Fermare la guerra L’Ue promuova il riconoscimento internazionale dell’Alto Karabakh

Linkiesta, 19 ottobre 2020

Lontana dalle luci della ribalta mediatica, la guerra tra l’Azerbaigian e l’Armenia infuria. Oggetto del contenzioso è l’Alto Karabakh, territorio storicamente popolato da armeni, con il suo corteo di vittime civili e militari che continua ad aumentare. Finora l’Unione europea, i suoi stati membri, gli Stati Uniti e le altre grandi democrazie sono rimaste silenziose, oppure hanno optato per una postura da Ponzio Pilato, di comoda neutralità tra i due belligeranti.

Una tale posizione di equidistanza dell’Unione europea e dei suoi stati membri non è però politicamente sostenibile e moralmente giustificabile per diverse ragioni:

  • Il Presidente dell’Azerbaigian, Ilham Aliev, ha commesso un errore politico capitale accettando il sostegno militare della Turchia di Recep Erdogan, erede del regime dei Giovani Turchi, che ha attuato il genocidio degli armeni (1915-1916) sul territorio turco (almeno 1.200.000 vittime) e la pulizia etnica di vasti territori da secoli popolati prevalentemente da armeni.
  • L’inclusione politico-giuridica dell’Alto Karabakh nella Repubblica Sovietica di Azerbaigian non è altro che il prodotto di una suddivisione voluta dallo spirito malato e criminale di Joseph Stalin.
  • Le autorità dell’Azerbaigian, iniziatrici di questa nuova guerra, hanno optato per un bombardamento massiccio delle popolazioni civili dell’Alto Karabakh.
  • Il Presidente azero ha accolto, su proposta e con il concorso del regime di Recep Erdogan, almeno 1.500 mercenari provenienti dalla Siria.
  • A distanza di circa due decenni dalla salita al potere, il Presidente azero Ilham Aliev non ha varato la benché minima riforma destinata a democratizzare il regime autocratico ereditato dal padre Gaydar Aliev. Gli arresti e le incarcerazioni di ogni voce dissidente rimangano la regola assoluta e costituiscono per gli armeni dell’Alto Karabakh un fattore di totale rigetto verso qualsiasi ipotesi di reintegrazione nell’Azerbaigian.
  • A dispetto di numerose disfunzioni, il regime vigente in Armenia, in particolare dalla rivoluzione di velluto del 2018, soddisfa molte delle esigenze di base di un sistema democratico.
  • Lo statu quo in vigore sin dagli anni 90 tra l’Azerbaigian e l’Armenia non offre nessuna possibilità di favorire un accordo di pace durevole tra le due parti.
  • Questo statu quo avvantaggia in primo luogo il regime putiniano.

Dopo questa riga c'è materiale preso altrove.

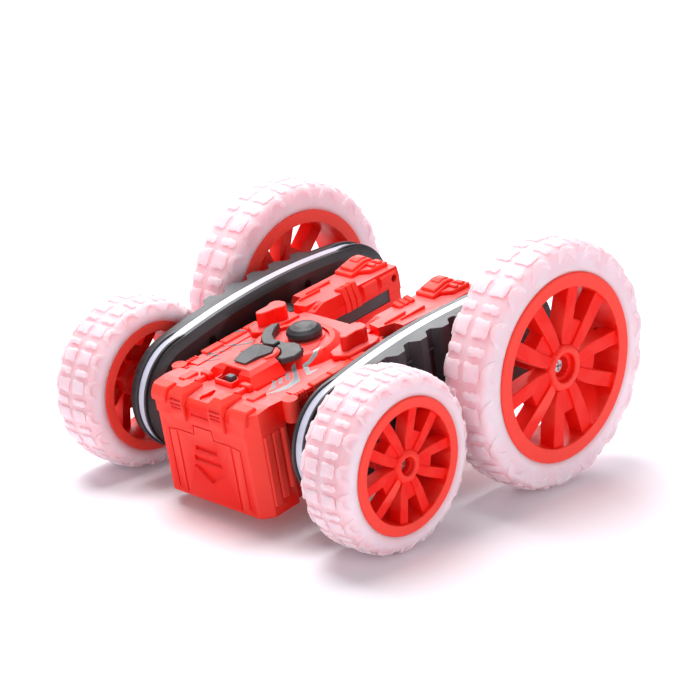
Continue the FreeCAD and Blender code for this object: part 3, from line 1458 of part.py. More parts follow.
def build_axle_and_screw(wheel):
    """Steel axle from the arm's inner wall to the hub, and the screw that holds the wheel on."""
    end_height = -dim.bore_depth
    start = dim.arm_inside + 0.3 - wheel.outside
    axle = rod(f"{wheel.end}_axle_bar", "w", (0, 0), dim.axle_radius, start, end_height)
    thread = rod(f"{wheel.end}_axle_thread", "w", (0, 0), 0.9, end_height - 6, end_height + 1)
    wheel.finish_pair(cut(f"{wheel.end}_axle_cut", axle, [thread]), "axle")
    head = rod(f"{wheel.end}_screw_head", "w", (0, 0), 2.6, end_height, end_height + 1.7)
    shank = rod(f"{wheel.end}_screw_shank", "w", (0, 0), 0.9, end_height - 5.6, end_height)
    blank = fuse(f"{wheel.end}_screw_blank", [head, shank])
    slots = []
    for tag, (x, y) in (("slot", (2.0, 0.35)), ("cross", (0.35, 2.0))):
        slots.append(block(f"{wheel.end}_screw_{tag}", (-x, x), (-y, y), (end_height + 0.8, end_height + 3)))
    wheel.finish_pair(cut(f"{wheel.end}_screw_cut", blank, slots), "wheel_screw")


# ---------------------------------------------------------------- build and write

build_lower_shell()
build_battery_door()
build_case_screws()
build_upper_shell()
build_latches()
build_driver()
build_electronics()
build_tail_inlays()
build_inner_shell()
build_outer_cover()
build_strip_and_leds()
build_motor()
build_gears()
build_pins_and_screws()
for end_name in ("front", "rear"):
    one_wheel = Wheel(end_name)
    build_rim(one_wheel)
    build_tyre(one_wheel)
    build_axle_and_screw(one_wheel)
doc.recompute()

for item in doc.Objects:
    if "Invalid" in item.State or "Error" in item.State:
        raise RuntimeError(f"{item.Name} ({item.Label}) failed to build: {item.State}")
for item in sub_parts:
    if item.Shape.isNull() or not item.Shape.isValid():
        raise RuntimeError(f"{item.Label} has no valid shape")

os.makedirs("parts", exist_ok=True)
for item in sub_parts:
    item.Shape.exportStep(f"parts/{item.Label}.step")
    print(f"{item.Label}: {item.Shape.Volume:.1f} mm3, {len(item.Shape.Solids)} solids")
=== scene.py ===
import json
import math

import bmesh
import bpy
from mathutils import Matrix, Vector
from mathutils.bvhtree import BVHTree


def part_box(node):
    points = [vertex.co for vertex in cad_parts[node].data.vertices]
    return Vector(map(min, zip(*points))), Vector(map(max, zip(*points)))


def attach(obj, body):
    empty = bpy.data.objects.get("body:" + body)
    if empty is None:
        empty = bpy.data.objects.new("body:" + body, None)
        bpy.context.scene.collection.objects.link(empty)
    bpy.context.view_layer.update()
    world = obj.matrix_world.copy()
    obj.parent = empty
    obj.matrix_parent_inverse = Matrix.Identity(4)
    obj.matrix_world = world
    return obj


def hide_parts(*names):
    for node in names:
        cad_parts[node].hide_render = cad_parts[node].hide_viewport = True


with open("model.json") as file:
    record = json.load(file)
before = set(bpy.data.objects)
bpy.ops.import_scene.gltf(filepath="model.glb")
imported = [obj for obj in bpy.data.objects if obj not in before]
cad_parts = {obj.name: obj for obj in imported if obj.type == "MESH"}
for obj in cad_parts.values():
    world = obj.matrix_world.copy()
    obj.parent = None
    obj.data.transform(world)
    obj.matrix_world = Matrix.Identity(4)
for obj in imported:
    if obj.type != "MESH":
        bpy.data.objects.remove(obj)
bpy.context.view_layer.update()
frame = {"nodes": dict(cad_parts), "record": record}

MM = 0.001

# The body and the arms lie in a frame tilted nose down: x across, u rearwards, w upwards.
TILT = math.atan2(16.0, 95.0)
MID_Y, MID_Z = -8.0, 46.0


def level(x, u, w):
    """Point of the tilted frame, in millimetres, as a scene position."""
    y = MID_Y + u * math.cos(TILT) - w * math.sin(TILT)
    z = MID_Z + u * math.sin(TILT) + w * math.cos(TILT)
    return Vector((x, y, z)) * MM


# ---------------------------------------------------------------- materials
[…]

Le democrazie atlantiche e l’Unione europea dovrebbero capire che il “problema Erdogan” è tale per loro anche quando le mire del suo disegno nazionalista si muovono fuori dal bacino mediterraneo. Più il presidente turco internazionalizza la propria influenza, più aggrava il problema che la Turchia oggi rappresenta per la Nato e per l’Ue.

Per queste ragioni e per fare in modo che negoziati tra l’Azerbaigian e l’Armenia possano aver luogo, non c’è altra soluzione che il riconoscimento internazionale dell’indipendenza dell’Alto Karabakh.

Solamente a partire da questo riconoscimento sarà possibile trovare un compromesso (sulla base per esempio della proposta Goble degli anni 90), che assicuri una continuità territoriale tra l’Azerbaigian ed il Nakhichevan (enclave azera ai confini sud-occidentali dell’Armenia) da una parte, tra l’Armenia e l’Alto Karabakh d’altra parte e consenta all’Armenia di restituire all’Azerbaigian i territori azerbaigiani attualmente occupati garantendone allo stesso tempo la sicurezza.

Va da se che un tale riconoscimento internazionale della Alto-Karabakh costituirebbe un reale fattore di rottura rispetto allo statu quo esistente dal 1994, e soprattutto un mezzo per fermare la guerra in corso, solamente se si trattasse di un’azione congiunta di numerosi paesi democratici e, in particolare, degli Stati-Uniti e dei paesi membri dell’Unione europea.